The amendments are required to be applied for annual periods beginning on or after January 1, 2026. The amendments are not expected to have any significant effect on the future consolidated financial statements of Continental AG.

The following standards, interpretations issued in relation to published standards and amendments have not yet been adopted by the EU and will become effective at a later date:

IFRS 19, Subsidiaries without Public Accountability: Disclosures, permits eligible subsidiaries to use IFRS Accounting Standards with reduced disclosures. Subsidiaries are eligible to apply the new standard if they do not have public accountability and their parent company applies IFRS Accounting Standards in its consolidated financial statements. A subsidiary does not have public accountability if it does not have equities or debt listed on a stock exchange and does not hold assets in a fiduciary capacity for a broad group of outsiders. IFRS 19 is required to be applied for annual periods beginning on or after January 1, 2027. The standard is not expected to have any effect on the future consolidated financial statements of Continental AG.

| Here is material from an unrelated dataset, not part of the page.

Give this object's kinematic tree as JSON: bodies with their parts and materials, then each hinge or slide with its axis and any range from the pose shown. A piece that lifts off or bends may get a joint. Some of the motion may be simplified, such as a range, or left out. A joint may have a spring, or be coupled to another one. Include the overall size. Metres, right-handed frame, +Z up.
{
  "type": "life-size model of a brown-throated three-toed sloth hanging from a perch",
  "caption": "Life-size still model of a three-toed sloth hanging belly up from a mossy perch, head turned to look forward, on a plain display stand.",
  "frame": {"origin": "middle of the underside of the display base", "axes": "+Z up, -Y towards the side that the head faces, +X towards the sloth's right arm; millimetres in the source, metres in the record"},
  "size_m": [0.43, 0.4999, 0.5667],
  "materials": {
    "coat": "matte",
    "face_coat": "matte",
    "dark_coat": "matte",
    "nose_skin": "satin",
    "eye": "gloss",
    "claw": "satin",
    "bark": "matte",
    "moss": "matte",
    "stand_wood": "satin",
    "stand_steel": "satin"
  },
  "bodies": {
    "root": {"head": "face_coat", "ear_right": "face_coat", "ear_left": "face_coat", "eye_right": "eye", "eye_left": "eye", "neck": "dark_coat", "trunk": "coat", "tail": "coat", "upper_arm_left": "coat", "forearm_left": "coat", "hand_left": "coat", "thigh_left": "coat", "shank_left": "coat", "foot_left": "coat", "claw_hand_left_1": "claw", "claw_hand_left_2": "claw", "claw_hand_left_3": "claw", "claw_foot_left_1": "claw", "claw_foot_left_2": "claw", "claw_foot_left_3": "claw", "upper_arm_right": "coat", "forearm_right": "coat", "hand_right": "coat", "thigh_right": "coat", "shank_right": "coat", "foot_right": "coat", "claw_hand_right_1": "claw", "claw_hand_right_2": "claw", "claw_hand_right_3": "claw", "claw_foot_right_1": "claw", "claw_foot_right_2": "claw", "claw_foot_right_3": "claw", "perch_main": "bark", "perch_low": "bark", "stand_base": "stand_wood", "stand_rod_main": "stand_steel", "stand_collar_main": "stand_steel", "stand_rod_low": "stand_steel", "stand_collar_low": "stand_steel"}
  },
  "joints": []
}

The amendments to IFRS 19, Subsidiaries without Public Accountability: Disclosures, complete the catch-up work on IFRS 19. The amendments help eligible subsidiaries by reducing disclosure requirements for standards and amendments issued between February 2021 and May 2024, specifically IFRS 18, Presentation and Disclosure in Financial Statements, the amendments to IAS 7, Statement of Cash Flows, and IFRS 7, Financial Instruments: Disclosures, (Supplier Finance Arrangements), the amendments to IAS 12, Income Taxes (International Tax Reform – Pillar Two Model Rules), the amendments to IAS 21, The Effects of Changes in Foreign Exchange Rates (Lack of Exchangeability), and the amendments to IFRS 9, Financial Instruments, and IFRS 7, Financial Instruments: Disclosures, (Amendments to the Classification and Measurement of Financial Instruments).With these amendments, IFRS 19 reflects the changes to IFRS Accounting Standards that take effect up to January 1, 2027, when IFRS 19 will be applicable. The amendments are required to be applied for annual periods beginning on or after January 1, 2027. The amendments are not expected to have any effect on the future consolidated financial statements of Continental AG.

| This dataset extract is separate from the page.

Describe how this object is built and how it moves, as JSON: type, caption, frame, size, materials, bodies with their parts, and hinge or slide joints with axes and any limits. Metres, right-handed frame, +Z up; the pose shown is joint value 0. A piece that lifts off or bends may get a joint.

The amendments to IAS 21, The Effects of Changes in Foreign Exchange Rates (Translation to a Hyperinflationary Presentation Currency), clarify how to translate amounts from a functional currency that is the currency of a non-hyperinflationary economy into a presentation currency that is the currency of a hyperinflationary economy. According to the amendments, an entity must translate all assets, liabilities, equity, expenses and income (including comparative amounts) using the closing rate at the date of the most recent statement of financial position. The amendments include an exception from this requirement, when an entity’s functional currency and presentation currency are the currency of a hyperinflationary economy (or are the currencies of different hyperinflationary economies) and the entity translates the amounts of a foreign operation whose functional currency is that of a non-hyperinflationary economy. For the comparative figures of the foreign operation, the figures contained in the previously issued financial statements must be restated by applying the general price index used by the entity to restate corresponding figures under IAS 29, Financial Reporting in Hyperinflationary Economies. The amendments include additional disclosure requirements and transitional rules for translation after the end of hyperinflation. The amendments are required to be applied for annual periods beginning on or after January 1, 2027. The amendments are not expected to have any effect on the future consolidated financial statements of Continental AG.